I like Clues. I think it's one of TNG's better episodes.

But I like your ending better. With after the first attempt, Picard delivers his speech that convinces the Paxans to change their ways and/or reconsider their isolationism.

It's also always sort of bugged me that this episode was such a "bottle episode" that they didn't even bother so much as to get a guest actor to play the Paxan and rather made them yet another non-corporeal being.
 
I don't see the problem here. The Paxans would have destroyed the Enterprise if the crew hadn't voluntarily hidden the truth from themselves. Covering up the truth in this case saved a thousand lives, so I consider it justified. It hurt no one, and saved the ship's crew. Win-win.

How do we know it hurt no one? People who go to such lengths to hide the truth generally don't have benevolent motives for it. How do we know the Paxans were only motivated by isolationism? We only have their word for that, and they're a people willing to kill to keep their secrets, so we can't exactly assume they were being forthright about their motives. What if they had some more insidious reason for hiding?

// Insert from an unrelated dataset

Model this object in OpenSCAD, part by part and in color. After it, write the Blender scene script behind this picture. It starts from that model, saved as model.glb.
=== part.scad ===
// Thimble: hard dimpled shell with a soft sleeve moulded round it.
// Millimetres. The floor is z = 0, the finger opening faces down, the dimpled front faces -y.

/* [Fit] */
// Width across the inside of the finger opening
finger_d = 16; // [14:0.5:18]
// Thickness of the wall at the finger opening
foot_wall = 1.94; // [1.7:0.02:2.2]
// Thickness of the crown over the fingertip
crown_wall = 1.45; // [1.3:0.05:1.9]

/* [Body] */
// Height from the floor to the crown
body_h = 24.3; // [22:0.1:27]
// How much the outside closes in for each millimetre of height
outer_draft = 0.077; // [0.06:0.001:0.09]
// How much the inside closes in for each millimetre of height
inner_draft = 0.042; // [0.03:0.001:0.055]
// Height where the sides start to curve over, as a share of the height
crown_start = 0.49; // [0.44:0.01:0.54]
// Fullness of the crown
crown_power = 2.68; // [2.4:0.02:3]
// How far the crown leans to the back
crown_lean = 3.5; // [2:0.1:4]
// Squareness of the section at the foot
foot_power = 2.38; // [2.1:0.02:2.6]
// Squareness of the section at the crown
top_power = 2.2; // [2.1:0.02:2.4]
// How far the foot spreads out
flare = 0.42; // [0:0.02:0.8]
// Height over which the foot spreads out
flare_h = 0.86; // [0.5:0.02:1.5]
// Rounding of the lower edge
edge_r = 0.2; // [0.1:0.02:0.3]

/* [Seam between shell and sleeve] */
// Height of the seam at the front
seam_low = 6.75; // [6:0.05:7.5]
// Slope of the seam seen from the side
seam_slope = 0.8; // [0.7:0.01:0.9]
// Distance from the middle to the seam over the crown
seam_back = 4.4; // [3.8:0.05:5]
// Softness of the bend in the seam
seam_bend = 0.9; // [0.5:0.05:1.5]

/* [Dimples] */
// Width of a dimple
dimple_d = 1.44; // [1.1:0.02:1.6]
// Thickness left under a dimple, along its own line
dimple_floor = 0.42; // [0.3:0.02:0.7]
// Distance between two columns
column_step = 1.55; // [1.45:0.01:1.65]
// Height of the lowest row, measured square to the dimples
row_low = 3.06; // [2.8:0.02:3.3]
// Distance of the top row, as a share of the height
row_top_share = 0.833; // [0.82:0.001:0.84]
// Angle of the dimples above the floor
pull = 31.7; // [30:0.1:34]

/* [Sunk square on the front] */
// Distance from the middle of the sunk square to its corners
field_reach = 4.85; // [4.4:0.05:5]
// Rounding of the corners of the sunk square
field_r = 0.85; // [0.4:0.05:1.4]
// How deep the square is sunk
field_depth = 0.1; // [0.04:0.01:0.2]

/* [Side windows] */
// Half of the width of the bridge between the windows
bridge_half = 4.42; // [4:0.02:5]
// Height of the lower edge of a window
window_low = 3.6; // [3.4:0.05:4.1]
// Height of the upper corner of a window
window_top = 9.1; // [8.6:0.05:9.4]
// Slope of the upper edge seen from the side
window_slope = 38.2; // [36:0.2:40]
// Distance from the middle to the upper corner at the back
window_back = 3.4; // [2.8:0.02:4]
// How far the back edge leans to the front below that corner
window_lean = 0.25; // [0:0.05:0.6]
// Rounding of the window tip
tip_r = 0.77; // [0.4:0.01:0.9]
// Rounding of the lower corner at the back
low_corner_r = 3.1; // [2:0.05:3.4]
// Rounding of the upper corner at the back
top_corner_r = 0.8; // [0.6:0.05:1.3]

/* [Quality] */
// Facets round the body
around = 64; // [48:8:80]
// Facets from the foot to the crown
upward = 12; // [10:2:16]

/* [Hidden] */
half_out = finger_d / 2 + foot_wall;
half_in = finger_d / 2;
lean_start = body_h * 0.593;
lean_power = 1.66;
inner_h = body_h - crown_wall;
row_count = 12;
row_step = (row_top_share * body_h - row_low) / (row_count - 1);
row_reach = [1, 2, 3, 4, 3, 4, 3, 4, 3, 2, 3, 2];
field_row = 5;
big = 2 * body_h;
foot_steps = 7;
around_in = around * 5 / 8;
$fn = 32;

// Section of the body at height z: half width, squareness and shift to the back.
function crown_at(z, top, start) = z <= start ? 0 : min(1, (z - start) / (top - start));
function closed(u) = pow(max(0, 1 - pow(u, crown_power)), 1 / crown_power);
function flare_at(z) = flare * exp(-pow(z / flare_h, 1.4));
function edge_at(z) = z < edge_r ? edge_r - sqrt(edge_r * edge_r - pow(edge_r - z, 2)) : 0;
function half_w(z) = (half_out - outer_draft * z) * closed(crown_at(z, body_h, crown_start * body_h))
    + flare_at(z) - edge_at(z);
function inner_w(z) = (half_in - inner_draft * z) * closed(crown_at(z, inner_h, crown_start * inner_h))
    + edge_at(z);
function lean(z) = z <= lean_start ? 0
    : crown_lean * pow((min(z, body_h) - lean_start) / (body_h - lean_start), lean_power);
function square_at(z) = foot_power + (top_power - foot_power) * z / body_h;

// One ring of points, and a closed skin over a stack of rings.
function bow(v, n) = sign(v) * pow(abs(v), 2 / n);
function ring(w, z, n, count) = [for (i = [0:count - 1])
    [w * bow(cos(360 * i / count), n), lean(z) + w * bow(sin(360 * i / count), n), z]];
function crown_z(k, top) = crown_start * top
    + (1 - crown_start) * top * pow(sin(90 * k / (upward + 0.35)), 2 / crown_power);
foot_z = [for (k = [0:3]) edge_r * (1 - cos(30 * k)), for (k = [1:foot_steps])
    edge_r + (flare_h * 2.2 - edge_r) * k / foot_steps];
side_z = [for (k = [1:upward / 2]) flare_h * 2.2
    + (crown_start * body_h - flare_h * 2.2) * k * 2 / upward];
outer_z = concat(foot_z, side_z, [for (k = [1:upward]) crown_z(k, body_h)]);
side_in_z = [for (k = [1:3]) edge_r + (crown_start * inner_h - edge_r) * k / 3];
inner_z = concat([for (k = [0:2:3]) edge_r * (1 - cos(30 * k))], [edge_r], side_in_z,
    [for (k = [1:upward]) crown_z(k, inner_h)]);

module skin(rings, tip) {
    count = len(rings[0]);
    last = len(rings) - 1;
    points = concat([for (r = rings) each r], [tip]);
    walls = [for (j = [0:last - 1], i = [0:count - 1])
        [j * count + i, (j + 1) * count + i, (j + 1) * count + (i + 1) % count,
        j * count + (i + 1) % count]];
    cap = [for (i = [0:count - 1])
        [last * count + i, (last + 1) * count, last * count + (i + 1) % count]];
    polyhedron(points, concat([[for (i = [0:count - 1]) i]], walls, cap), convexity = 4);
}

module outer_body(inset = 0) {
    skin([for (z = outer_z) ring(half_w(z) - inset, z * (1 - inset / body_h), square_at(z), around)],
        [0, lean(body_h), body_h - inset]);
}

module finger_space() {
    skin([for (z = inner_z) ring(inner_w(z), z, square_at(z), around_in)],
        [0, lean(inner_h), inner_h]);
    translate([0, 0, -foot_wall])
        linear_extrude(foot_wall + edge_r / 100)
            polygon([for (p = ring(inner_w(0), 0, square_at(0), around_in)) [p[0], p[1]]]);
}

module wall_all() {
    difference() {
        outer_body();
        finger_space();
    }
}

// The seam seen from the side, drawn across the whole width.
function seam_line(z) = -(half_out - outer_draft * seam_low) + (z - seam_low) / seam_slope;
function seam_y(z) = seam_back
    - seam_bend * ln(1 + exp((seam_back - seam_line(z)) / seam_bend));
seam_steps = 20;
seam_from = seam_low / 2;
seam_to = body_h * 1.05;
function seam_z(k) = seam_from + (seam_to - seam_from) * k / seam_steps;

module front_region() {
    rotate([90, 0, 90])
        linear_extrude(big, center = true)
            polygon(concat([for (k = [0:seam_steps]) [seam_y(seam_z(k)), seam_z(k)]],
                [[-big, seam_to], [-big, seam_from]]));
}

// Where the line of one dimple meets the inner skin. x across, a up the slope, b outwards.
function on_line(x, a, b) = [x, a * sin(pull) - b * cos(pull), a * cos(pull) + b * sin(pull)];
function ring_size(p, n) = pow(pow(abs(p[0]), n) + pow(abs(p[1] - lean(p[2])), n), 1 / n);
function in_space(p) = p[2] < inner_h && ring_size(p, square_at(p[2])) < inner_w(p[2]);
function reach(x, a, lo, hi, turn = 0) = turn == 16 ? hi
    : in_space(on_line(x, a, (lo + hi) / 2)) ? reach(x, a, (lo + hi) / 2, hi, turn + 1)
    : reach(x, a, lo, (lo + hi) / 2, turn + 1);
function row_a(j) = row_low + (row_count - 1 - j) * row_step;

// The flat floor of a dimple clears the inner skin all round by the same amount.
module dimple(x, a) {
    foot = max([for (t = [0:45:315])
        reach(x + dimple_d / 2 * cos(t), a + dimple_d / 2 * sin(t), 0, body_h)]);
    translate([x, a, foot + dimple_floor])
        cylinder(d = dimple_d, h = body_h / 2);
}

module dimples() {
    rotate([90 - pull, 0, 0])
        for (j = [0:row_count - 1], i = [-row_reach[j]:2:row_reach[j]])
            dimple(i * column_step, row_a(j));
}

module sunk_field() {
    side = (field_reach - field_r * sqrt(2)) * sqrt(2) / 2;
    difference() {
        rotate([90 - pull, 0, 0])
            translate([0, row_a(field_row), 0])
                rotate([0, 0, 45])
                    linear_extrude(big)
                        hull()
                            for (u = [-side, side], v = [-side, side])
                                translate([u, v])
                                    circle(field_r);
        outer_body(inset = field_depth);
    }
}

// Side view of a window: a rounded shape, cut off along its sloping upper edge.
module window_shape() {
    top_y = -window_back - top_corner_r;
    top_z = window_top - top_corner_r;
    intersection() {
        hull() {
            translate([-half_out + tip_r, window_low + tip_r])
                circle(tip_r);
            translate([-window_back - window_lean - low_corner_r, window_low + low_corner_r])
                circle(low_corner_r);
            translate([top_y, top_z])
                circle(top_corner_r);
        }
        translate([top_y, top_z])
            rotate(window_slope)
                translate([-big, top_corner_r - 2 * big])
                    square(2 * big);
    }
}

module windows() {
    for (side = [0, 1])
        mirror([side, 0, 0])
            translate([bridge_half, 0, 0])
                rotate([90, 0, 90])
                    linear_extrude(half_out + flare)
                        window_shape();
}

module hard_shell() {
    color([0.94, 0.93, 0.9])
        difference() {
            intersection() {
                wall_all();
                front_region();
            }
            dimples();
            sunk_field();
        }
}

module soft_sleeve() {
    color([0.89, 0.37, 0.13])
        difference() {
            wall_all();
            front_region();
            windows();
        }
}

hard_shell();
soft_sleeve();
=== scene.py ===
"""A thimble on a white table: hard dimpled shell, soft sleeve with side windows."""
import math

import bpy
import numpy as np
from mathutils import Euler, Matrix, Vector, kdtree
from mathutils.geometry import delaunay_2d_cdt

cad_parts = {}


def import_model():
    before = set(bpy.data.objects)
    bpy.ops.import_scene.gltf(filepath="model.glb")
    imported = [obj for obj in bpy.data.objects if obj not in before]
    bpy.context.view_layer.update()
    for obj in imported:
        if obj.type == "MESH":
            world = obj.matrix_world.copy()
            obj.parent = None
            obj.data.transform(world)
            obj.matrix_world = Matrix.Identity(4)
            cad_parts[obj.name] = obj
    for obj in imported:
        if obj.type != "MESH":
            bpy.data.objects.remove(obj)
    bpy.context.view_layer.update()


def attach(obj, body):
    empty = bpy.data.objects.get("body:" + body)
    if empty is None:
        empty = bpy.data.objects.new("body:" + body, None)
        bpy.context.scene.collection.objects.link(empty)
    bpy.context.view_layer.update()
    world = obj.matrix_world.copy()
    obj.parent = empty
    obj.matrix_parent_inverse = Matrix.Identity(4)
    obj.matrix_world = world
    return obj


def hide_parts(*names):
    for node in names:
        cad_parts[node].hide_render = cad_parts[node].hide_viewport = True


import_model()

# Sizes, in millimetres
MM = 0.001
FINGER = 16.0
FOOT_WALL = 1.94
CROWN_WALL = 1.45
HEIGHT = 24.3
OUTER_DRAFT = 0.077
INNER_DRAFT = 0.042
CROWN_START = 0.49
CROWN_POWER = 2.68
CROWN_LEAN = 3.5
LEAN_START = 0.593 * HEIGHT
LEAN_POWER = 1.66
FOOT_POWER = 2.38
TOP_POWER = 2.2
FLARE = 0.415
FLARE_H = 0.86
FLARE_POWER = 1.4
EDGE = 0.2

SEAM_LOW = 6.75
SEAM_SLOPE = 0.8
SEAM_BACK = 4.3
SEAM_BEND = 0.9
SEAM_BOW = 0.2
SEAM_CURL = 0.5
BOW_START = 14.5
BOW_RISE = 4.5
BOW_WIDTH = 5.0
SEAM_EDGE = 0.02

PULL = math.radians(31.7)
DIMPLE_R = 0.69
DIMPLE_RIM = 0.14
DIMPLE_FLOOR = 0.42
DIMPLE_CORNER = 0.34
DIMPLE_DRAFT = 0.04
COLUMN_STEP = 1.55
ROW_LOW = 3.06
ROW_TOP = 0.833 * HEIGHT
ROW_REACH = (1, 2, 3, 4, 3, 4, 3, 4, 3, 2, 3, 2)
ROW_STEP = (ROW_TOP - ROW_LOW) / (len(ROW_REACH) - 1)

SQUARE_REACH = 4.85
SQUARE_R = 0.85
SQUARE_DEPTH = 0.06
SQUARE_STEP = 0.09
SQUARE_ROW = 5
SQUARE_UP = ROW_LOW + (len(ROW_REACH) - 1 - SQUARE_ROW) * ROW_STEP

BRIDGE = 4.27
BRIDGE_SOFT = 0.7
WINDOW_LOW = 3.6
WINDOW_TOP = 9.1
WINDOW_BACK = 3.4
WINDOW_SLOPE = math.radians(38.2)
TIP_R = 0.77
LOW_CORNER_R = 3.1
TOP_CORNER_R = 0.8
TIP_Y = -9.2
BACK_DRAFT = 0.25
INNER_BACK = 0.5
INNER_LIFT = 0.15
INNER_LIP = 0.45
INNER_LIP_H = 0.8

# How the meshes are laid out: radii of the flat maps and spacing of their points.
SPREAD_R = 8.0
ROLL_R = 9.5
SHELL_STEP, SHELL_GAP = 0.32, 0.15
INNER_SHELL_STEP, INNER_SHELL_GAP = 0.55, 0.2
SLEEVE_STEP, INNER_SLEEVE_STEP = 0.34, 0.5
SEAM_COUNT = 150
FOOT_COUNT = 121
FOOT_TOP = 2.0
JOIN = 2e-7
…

Then they should have *mentioned* those reasons. As it stands, there's no reason to assume the Paxans are anything other than flat-out xenophobic and paranoid; Picard is certainly not obligated to sacrifice himself, his crew and his ship to satisfy that. Assuming he couldn't simply take the ship out and *escape* the Paxans, he had every right to do what he did, given the information we saw.
 
Indeed. While there's something to be said about conspiracies being portrayed as negative things, it wouldn't do to categorically condemn lying and hiding of truth. Especially if it saves you from bloodshed. Ever compliment on a hideous dress or hairdo?